AYYUBID STRATEGY IN EARLY 1192
Having survived the Christian advance on Jerusalem, Saladin took stock of his position in the first months of 1192. The Ayyubid realm was in a worrying state of disrepair. After years of neglecting the management of his treasury, the sultan’s financial resources were profoundly overstretched, and without a ready supply of money he was struggling to pay for the manpower and materials necessary for war. Egypt’s continued prosperity offered a lifeline, but Richard’s reoccupation of Ascalon posed a considerable threat to communications between Syria and the Nile region.

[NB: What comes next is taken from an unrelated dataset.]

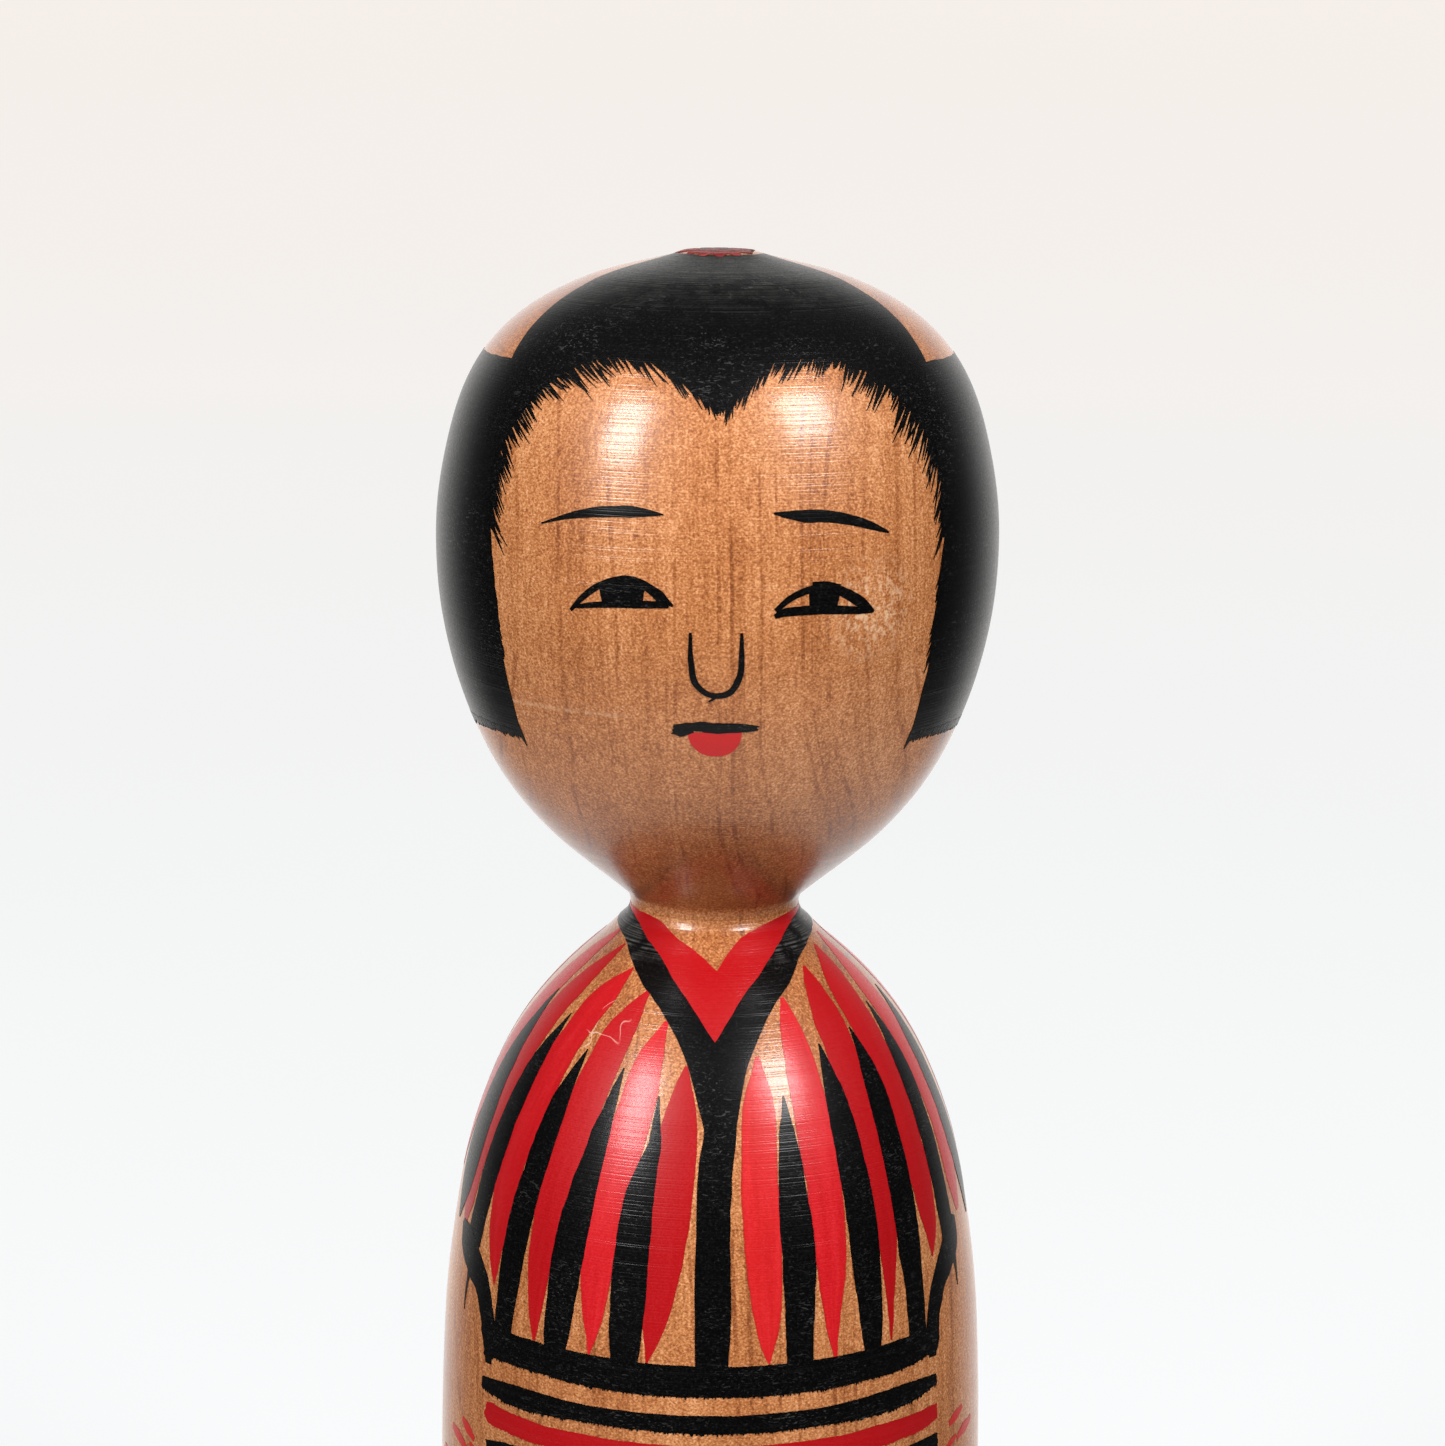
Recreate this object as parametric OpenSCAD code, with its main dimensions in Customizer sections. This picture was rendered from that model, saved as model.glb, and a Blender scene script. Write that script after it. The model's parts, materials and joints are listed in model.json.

These economic woes were linked to a second concern: the dwindling availability and waning loyalty of his armies. Through the near-constant campaigning of the preceding four years, Saladin had made enormous demands of the troops drawn from his own domains in Egypt, Syria and the Jazira. Likewise, he had asked much of his allies in Mesopotamia and Diyar Bakr. It was a testament to Saladin’s remarkable charisma as a leader, to the effectiveness of the political and religious propaganda he disseminated, and to the devotional appeal of jihad that even potential rivals such as the Zangid Izz al-Din of Mosul and Imad al-Din Zangi of Sinjar had continued to honour their commitments to the holy war by answering the Ayyubid sultan’s calls to arms. But these demands could not be met indefinitely. If the conflict in Palestine continued unabated, it would be only a matter of time before the bonds of loyalty and common purpose uniting the Muslim world began to fracture. This was why Saladin took the risk of disbanding his army in December 1192.